The goal is not to eliminate influence. That is impossible. The goal is to recognize it.
So What Do We Do About It
The most effective way to counter propaganda is not to replace it with different propaganda. It is to build skills.
Read broadly. That means across political perspectives, countries, and lived experiences. If all your information comes from one ideological lane, you are being curated whether you like it or not. Reading up on certain political perspectives doesn’t mean you agree with them, you’re just educating yourself, and that’s not only okay, that’s GOOD. Do not ignore a perspective because you think you don’t align with it, once you learn about it, you may find out you do appreciate aspects of it, and if you don’t, at least you learned something new and can better understand why you don’t like it.

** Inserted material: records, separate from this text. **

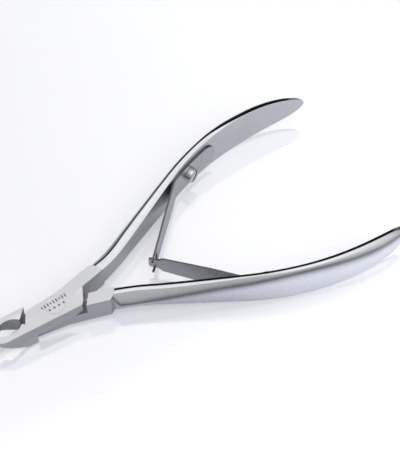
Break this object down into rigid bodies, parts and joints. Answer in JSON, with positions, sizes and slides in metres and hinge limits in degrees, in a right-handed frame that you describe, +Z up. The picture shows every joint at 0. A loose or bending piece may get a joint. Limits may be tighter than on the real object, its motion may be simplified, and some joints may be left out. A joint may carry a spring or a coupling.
{
  "type": "cuticle nipper",
  "caption": "Steel hand nipper with short cutting jaws, a lap joint, curved handles and crossed leaf springs that push the handles open.",
  "frame": {"origin": "pivot axis at the underside of the joint, levers at rest with the jaws open", "axes": "+X from the pivot towards the handle ends, midway between them; +Z up along the pivot axis; +Y towards the back handle"},
  "size_m": [0.1004, 0.0542, 0.0111],
  "materials": {
    "lever_steel": "satin ground joint, polished handles",
    "spring_steel": "rolled spring strip",
    "screw_steel": "polished"
  },
  "bodies": {
    "bottom": {"bottom_lever": "lever_steel", "pivot_rivet": "lever_steel", "front_spring_foot": "spring_steel", "front_spring_screw": "screw_steel"},
    "top": {"top_lever": "lever_steel", "rear_spring_foot": "spring_steel", "rear_spring_screw": "screw_steel"},
    "rear_arm": {"rear_spring_arm": "spring_steel"},
    "front_arm": {"front_spring_arm": "spring_steel"}
  },
  "joints": [
    {"name": "pivot", "type": "hinge", "parent": "bottom", "child": "top", "pos_m": [0, 0, 0.00325], "axis": [0, 0, 1], "range_deg": [-7.3, 0], "stiffness_Nm_per_rad": 2},
    {"name": "rear_spring_flex", "type": "hinge", "parent": "top", "child": "rear_arm", "pos_m": [0.04131, 0.01593, 0.00325], "axis": [0, 0, 1], "range_deg": [-6, 0]},
    {"name": "front_spring_flex", "type": "hinge", "parent": "bottom", "child": "front_arm", "pos_m": [0.04131, -0.01593, 0.00325], "axis": [0, 0, 1], "range_deg": [0, 6]}
  ],
  "couplings": [
    {"joint": "rear_spring_flex", "follows": "pivot", "ratio": 0.8},
    {"joint": "front_spring_flex", "follows": "pivot", "ratio": -0.8}
  ]
}
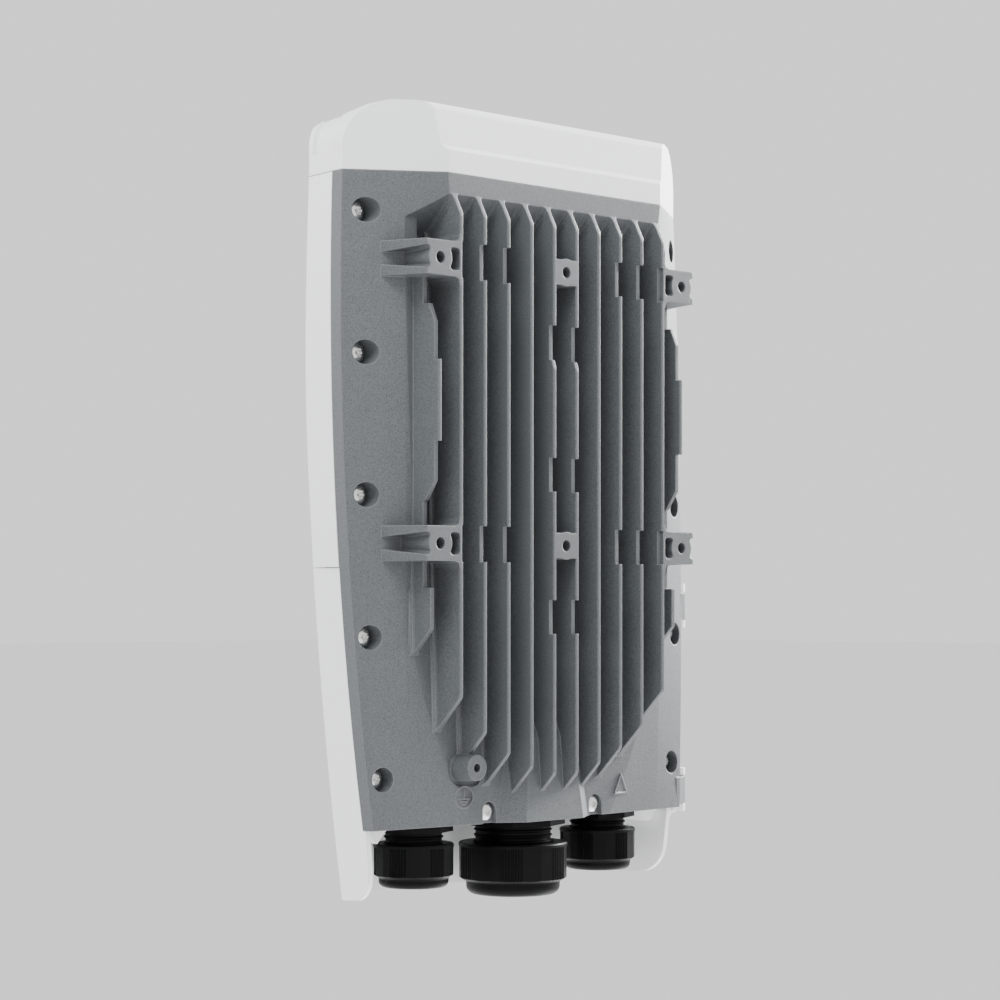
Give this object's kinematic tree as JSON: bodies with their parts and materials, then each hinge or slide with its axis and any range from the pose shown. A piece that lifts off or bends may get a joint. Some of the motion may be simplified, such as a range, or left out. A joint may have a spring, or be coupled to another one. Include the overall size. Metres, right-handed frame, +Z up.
{
  "type": "string inverter",
  "caption": "Wall-mounted string inverter: finned grey die-cast back with bracket lugs, white front covers with a hinged lower door, and round cable glands underneath.",
  "frame": {"origin": "centre of the rectangle of the four wall-bracket lugs, in the plane of the fin tips", "axes": "+Z up, +Y towards the wall, -Y towards the user, +X to the user's right"},
  "size_m": [0.2344, 0.071, 0.371],
  "materials": {
    "casting": "die-cast, grey powder coat, fine sand texture",
    "cover": "smooth satin moulding",
    "rail": "moulded",
    "gland": "black nylon, fine moulded ribs",
    "seal": "soft matt",
    "gasket": "foam silicone",
    "screw": "stainless",
    "pin": "drawn stainless rod",
    "latch": "moulded",
    "latch_metal": "pressed",
    "lid": "pressed sheet",
    "light_guide": "clear moulding",
    "board": "solder-masked laminate",
    "post": "turned",
    "pad": "silicone pad",
    "module": "moulded package",
    "capacitor": "sleeved can",
    "ferrite": "sintered core",
    "copper": "enamelled wire",
    "relay": "moulded case",
    "film": "potted box",
    "surge": "lacquered",
    "fuse": "ceramic tube",
    "terminal": "moulded housing"
  },
  "bodies": {
    "enclosure": {"rear_housing": "casting", "front_cover": "cover", "top_hood": "cover", "flank_screws": "screw", "bottom_edge_screws": "screw", "lid_gasket": "gasket", "inner_lid": "lid", "lid_screws": "screw", "access_gasket": "gasket", "access_cover": "lid", "access_screws": "screw", "right_cover_rail": "rail", "left_cover_rail": "rail", "gland_washers": "gasket", "pressure_vent": "gland", "latch_keeper": "latch_metal", "light_pipe": "light_guide", "status_led_board": "board", "main_board": "board", "board_posts": "post", "board_screws": "screw", "thermal_pads": "pad", "power_modules": "module", "dc_link_capacitors": "capacitor", "boost_inductors": "ferrite", "inductor_windings": "copper", "grid_filter_choke": "ferrite", "grid_relays": "relay", "film_capacitors": "film", "surge_arresters": "surge", "input_fuses": "fuse", "current_sensors": "relay", "control_board": "board", "communication_module": "board", "card_posts": "post", "dc_terminal_block": "terminal", "ac_terminal_block": "terminal", "signal_terminal": "terminal", "centre_gland_body": "gland", "centre_locknut": "gland", "centre_seal": "seal", "right_gland_body": "gland", "right_locknut": "gland", "right_seal": "seal", "left_gland_body": "gland", "left_locknut": "gland", "left_seal": "seal"},
    "door": {"lower_door": "cover", "hinge_pins": "pin"},
    "latch": {"latch_knob": "latch", "latch_cam": "latch_metal"},
    "centre_ring": {"centre_thrust_ring": "gland"},
    "centre_nut": {"centre_cap_nut": "gland"},
    "right_ring": {"right_thrust_ring": "gland"},
    "right_nut": {"right_cap_nut": "gland"},
    "left_ring": {"left_thrust_ring": "gland"},
    "left_nut": {"left_cap_nut": "gland"}
  },
  "joints": [
    {"name": "door_hinge", "type": "hinge", "parent": "enclosure", "child": "door", "pos_m": [-0.1153, -0.031, -0.14], "axis": [0, 0, -1], "range_deg": [0, 110]},
    {"name": "latch_turn", "type": "hinge", "parent": "door", "child": "latch", "pos_m": [0.06, -0.064, -0.15], "axis": [0, -1, 0], "range_deg": [0, 90]},
    {"name": "centre_nut_travel", "type": "slide", "parent": "enclosure", "child": "centre_ring", "axis": [0, 0, -1], "range_m": [0, 0.0055]},
    {"name": "centre_nut_turn", "type": "hinge", "parent": "centre_ring", "child": "centre_nut", "pos_m": [0, -0.0361, -0.218], "axis": [0, 0, -1], "range_deg": [0, 720]},
    {"name": "right_nut_travel", "type": "slide", "parent": "enclosure", "child": "right_ring", "axis": [0, 0, -1], "range_m": [0, 0.0055]},
    {"name": "right_nut_turn", "type": "hinge", "parent": "right_ring", "child": "right_nut", "pos_m": [0.0631, -0.0391, -0.218], "axis": [0, 0, -1], "range_deg": [0, 720]},
    {"name": "left_nut_travel", "type": "slide", "parent": "enclosure", "child": "left_ring", "axis": [0, 0, -1], "range_m": [0, 0.0055]},
    {"name": "left_nut_turn", "type": "hinge", "parent": "left_ring", "child": "left_nut", "pos_m": [-0.0631, -0.0391, -0.218], "axis": [0, 0, -1], "range_deg": [0, 720]}
  ],
  "couplings": [
    {"joint": "centre_nut_travel", "follows": "centre_nut_turn", "m_per_rad": 0.00042972},
    {"joint": "right_nut_travel", "follows": "right_nut_turn", "m_per_rad": 0.00042972},
    {"joint": "left_nut_travel", "follows": "left_nut_turn", "m_per_rad": 0.00042972}
  ]
}
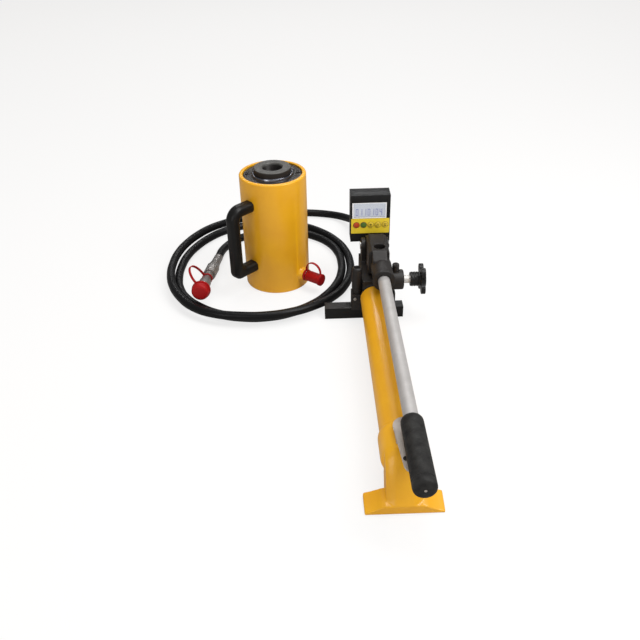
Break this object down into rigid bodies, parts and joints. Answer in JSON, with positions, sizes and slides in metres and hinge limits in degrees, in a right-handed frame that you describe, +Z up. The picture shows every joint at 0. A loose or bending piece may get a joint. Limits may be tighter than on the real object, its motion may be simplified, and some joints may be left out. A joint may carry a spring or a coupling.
{
  "type": "anchor pull tester",
  "caption": "Hydraulic anchor pull tester: yellow hollow ram with carry handle, hand pump with lever and digital gauge, joined by a coiled black hose with a capped coupler.",
  "frame": {"origin": "axis of the ram's through hole at the ram's base, on the floor", "axes": "+Z up along the ram's hole, -Y towards the pump's foot and lever grip, +X from the ram to the pump"},
  "size_m": [0.4485, 0.8925, 0.215],
  "materials": {
    "black_paint": "satin black paint",
    "black_plastic": "textured black plastic",
    "black_rubber": "smooth black rubber",
    "black_steel": "blackened steel",
    "bright_steel": "bright plated steel",
    "bronze": "bearing bronze",
    "cell_wrap": "battery wrap",
    "display_face": "grey liquid crystal face",
    "display_glass": "clear window",
    "green_board": "circuit board",
    "green_key": "green key",
    "grip_rubber": "grained black rubber",
    "knob_plastic": "black knob plastic",
    "red_key": "red key",
    "red_rubber": "red dust cap rubber",
    "seal_rubber": "seal rubber",
    "spring_steel": "spring steel",
    "turned_steel": "turned steel",
    "yellow_key": "yellow key",
    "yellow_paint": "gloss yellow enamel",
    "yellow_panel": "printed yellow panel"
  },
  "bodies": {
    "tester": {"ram_body": "yellow_paint", "centre_tube": "turned_steel", "return_spring": "spring_steel", "gland_nut": "black_steel", "rod_bearing": "bronze", "rod_wiper": "bright_steel", "ram_nipple": "bright_steel", "carry_handle": "black_paint", "handle_studs": "black_steel", "hose": "black_rubber", "hose_fitting": "bright_steel", "hose_ferrule": "bright_steel", "coupler_body": "bright_steel", "pump_head": "black_paint", "cross_bar": "black_paint", "bar_screws": "black_steel", "reservoir_tube": "yellow_paint", "tube_seals": "seal_rubber", "suction_tube": "turned_steel", "foot": "yellow_paint", "side_block": "black_paint", "filler_plug": "black_paint", "drain_screw": "bright_steel", "plunger_gland": "black_steel", "pivot_pin": "turned_steel", "lever_rest": "bright_steel", "release_block": "black_paint", "bleed_screw": "black_paint", "gauge_adaptor": "bright_steel", "pressure_sensor": "turned_steel", "gauge_case": "black_plastic", "gauge_back": "black_plastic", "key_panel": "yellow_panel", "lcd_window": "display_glass", "lcd_display": "display_face", "circuit_board": "green_board", "battery": "cell_wrap", "case_screws": "bright_steel"},
    "plunger": {"ram_plunger": "bright_steel", "plunger_saddle": "black_steel", "piston_seals": "seal_rubber"},
    "port_cap": {"ram_cap": "red_rubber", "ram_cap_strap": "red_rubber"},
    "coupler_cap": {"hose_cap": "red_rubber", "hose_cap_strap": "red_rubber"},
    "sleeve": {"coupler_sleeve": "bright_steel"},
    "lever": {"lever_socket": "black_paint", "lever_tube": "bright_steel", "lever_grip": "grip_rubber", "lever_screw": "black_steel", "drive_pin": "turned_steel"},
    "pump_rod": {"pump_plunger": "turned_steel"},
    "needle": {"release_needle": "turned_steel"},
    "release": {"release_stem": "bright_steel", "release_knob": "knob_plastic"},
    "red_key": {"key_red": "red_key"},
    "green_key": {"key_green": "green_key"},
    "left_key": {"key_left": "yellow_key"},
    "middle_key": {"key_middle": "yellow_key"},
    "right_key": {"key_right": "yellow_key"}
  },
  "joints": [
    {"name": "plunger_slide", "type": "slide", "parent": "tester", "child": "plunger", "axis": [0, 0, 1], "range_m": [0, 0.08], "stiffness_N_per_m": 600, "springref_m": -0.03, "deforming": ["return_spring"]},
    {"name": "lever_swing", "type": "hinge", "parent": "tester", "child": "lever", "pos_m": [0.1705, -0.074, 0.1], "axis": [-1, 0, 0], "range_deg": [0, 50]},
    {"name": "pump_rod_slide", "type": "slide", "parent": "tester", "child": "pump_rod", "axis": [0, 0, 1], "range_m": [0, 0.0326]},
    {"name": "needle_lift", "type": "slide", "parent": "tester", "child": "needle", "axis": [1, 0, 0], "range_m": [0, 0.0016]},
    {"name": "release_turn", "type": "hinge", "parent": "tester", "child": "release", "pos_m": [0.232, -0.14, 0.07], "axis": [1, 0, 0], "range_deg": [0, 360]},
    {"name": "port_cap_pull", "type": "slide", "parent": "tester", "child": "port_cap", "axis": [0.788, -0.6157, 0], "range_m": [0, 0.022]},
    {"name": "coupler_cap_pull", "type": "slide", "parent": "tester", "child": "coupler_cap", "axis": [-0.1038, -0.9861, 0.1297], "range_m": [0, 0.012]},
    {"name": "sleeve_turn", "type": "hinge", "parent": "tester", "child": "sleeve", "pos_m": [-0.12027, -0.01303, 0.02358], "axis": [-0.1038, -0.9861, 0.1297], "continuous": true},
    {"name": "red_key_press", "type": "slide", "parent": "tester", "child": "red_key", "axis": [0, 1, 0], "range_m": [0, 0.0006], "stiffness_N_per_m": 500, "springref_m": -0.0004},
    {"name": "green_key_press", "type": "slide", "parent": "tester", "child": "green_key", "axis": [0, 1, 0], "range_m": [0, 0.0006], "stiffness_N_per_m": 500, "springref_m": -0.0004},
    {"name": "left_key_press", "type": "slide", "parent": "tester", "child": "left_key", "axis": [0, 1, 0], "range_m": [0, 0.0006], "stiffness_N_per_m": 500, "springref_m": -0.0004},
    {"name": "middle_key_press", "type": "slide", "parent": "tester", "child": "middle_key", "axis": [0, 1, 0], "range_m": [0, 0.0006], "stiffness_N_per_m": 500, "springref_m": -0.0004},
    {"name": "right_key_press", "type": "slide", "parent": "tester", "child": "right_key", "axis": [0, 1, 0], "range_m": [0, 0.0006], "stiffness_N_per_m": 500, "springref_m": -0.0004}
  ],
  "couplings": [
    {"joint": "pump_rod_slide", "follows": "lever_swing", "m_per_rad": 0.03681},
    {"joint": "needle_lift", "follows": "release_turn", "m_per_rad": 0.000254}
  ]
}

Work on media literacy. Ask who benefits from a message? Who paid for it? Who is missing? What emotions is it trying to trigger?
Fact check everything. Especially the things that align perfectly with your existing beliefs. Those are often the most dangerous.
Resist the urge to react immediately. Propaganda thrives on urgency. Take time before sharing, commenting, or forming a conclusion.
Form your own opinions. Even when they are unpopular. Even when they change. Standing firm does not mean being rigid. It means being honest about what you believe while remaining open to new information.
Seeing the forest through the trees is not about detachment. It is about perspective.
The Uncomfortable Truth
The uncomfortable truth is that propaganda will never go away. Power will always try to justify itself. Culture will always reflect whoever has the loudest microphone. The digital age has simply made this more visible and more relentless.
Awareness is not nothing. Critical thinking is not nothing. Curiosity is not nothing.
You do not have to opt out of the world to avoid being influenced. You just have to stop assuming that influence only happens to other people.
Because it does not.
You are not immune to propaganda … but you can be conscious of it … and that alone makes a difference.